Not that it doesn't occasionally stoop to more prosaic utterances, such as when Hemsworth's Hathaway – who otherwise moves through the movie like a statue on a dolly – is compelled, by the comely Chinese cybercop (Tang Wei) with whom he strikes an erotic spark as intense as a fabric softener sheet, to reveal his code: "I do the time. The time isn't doing me."

Invoking vintage Mann – Thief, Heat, The Insider – only when it stops for a good, old-fashioned shootout in a claustrophobic industrial setting or on a busy urban street, Blackhat is otherwise a rather desperate retread of the director's signature stylistic tics: harsh light bouncing off metallic surfaces (or, close enough, Hemsworth's chest), twinkling cityscapes viewed from swank balconies, action sequences cut to disorienting splinters, cameras swooping and lunging like scavenging seagulls and moody exchanges of silent glances between externally pretty but internally conflicted souls.

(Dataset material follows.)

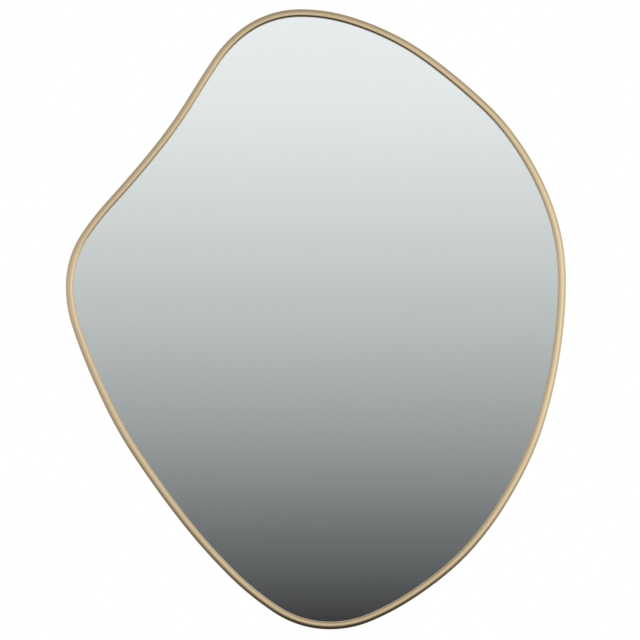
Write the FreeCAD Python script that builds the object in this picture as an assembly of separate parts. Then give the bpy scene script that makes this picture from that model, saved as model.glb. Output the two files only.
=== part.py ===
import FreeCAD, Part
import math
import os

# Wall mirror with an irregular pebble outline in a slim metal frame.
# Millimetres. X runs to the right as the user sees the mirror, Z up and Y towards the wall.
# The origin lies on the wall plane, at the middle of the overall width and height.

# The outline, measured over the outside of the frame.
OVERALL_WIDTH = 645.0
OVERALL_HEIGHT = 800.0
# Stations of the outline, anticlockwise as the user sees it, starting at the frame's butt joint.
# Each is x and z as shares of the half width and half height, then the direction of travel
# in degrees, read where width and height are drawn equally long. Two tangent arcs join each pair.
OUTLINE_STATIONS = [
    (0.778, 0.613, 134.0),
    (0.574, 0.775, 146.0),
    (0.322, 0.916, 157.5),
    (-0.062, 1.0, 180.0),
    (-0.295, 0.938, 211.0),
    (-0.502, 0.725, 233.0),
    (-0.825, 0.390, 221.5),
    (-0.937, 0.276, 230.5),
    (-1.0, 0.105, 270.0),
    (-0.923, -0.136, 297.0),
    (-0.730, -0.440, 309.5),
    (-0.353, -0.823, 321.0),
    (0.056, -1.0, 360.0),
    (0.372, -0.910, 387.0),
    (0.645, -0.725, 403.5),
    (0.847, -0.470, 419.0),
    (0.955, -0.205, 435.0),
    (1.0, 0.125, 450.0),
    (0.955, 0.350, 473.0),
]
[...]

But if the overall ambiance, not to mention the focus on an uncompromising professional rebel with a code, is unmistakably Michael Mann's, the most vexing problem with Blackhat is that it's all ambiance. The style here seems less like an organic expression of the film's deeper themes and concerns than a rather desperate attempt to distract from the utter absence of those depths. Like the fetchingly photogenic, Nordically imposing Hemsworth, who is about as inconspicuous when he goes underground in places like Jakarta as King Kong was when he took Manhattan, the movie is all shell and no fish.

Going all the way back to TV's era-defining Miami Vice, Mann has struggled to shrug off an undeserved rap as a hollow but polished stylist, a rap he impressively dodged as his movies eventually synched up their cool, hard and shiny exteriors with underlying currents of psychological and emotional resonance. At his best, style became substance, an articulation of the inner lives of inarticulate individualists. And they were capable of knocking you out with their high-wire balance of visceral appeal and romantic existential macho: think of the hyper-sexualized opening safecracking of Thief, the daylight bank heist of Heat or even the night siege of the fort in Last of the Mohicans.

In those movies, the slickness of surfaces gave way to something far messier, vulnerable and human beneath: a beating heart perhaps, or a soul armoured against a battering world. Blackhat reveals the extent of its internal resources with that opening fighter-pilot dive into the guts of a computer: an infinite maze of pure circuitry.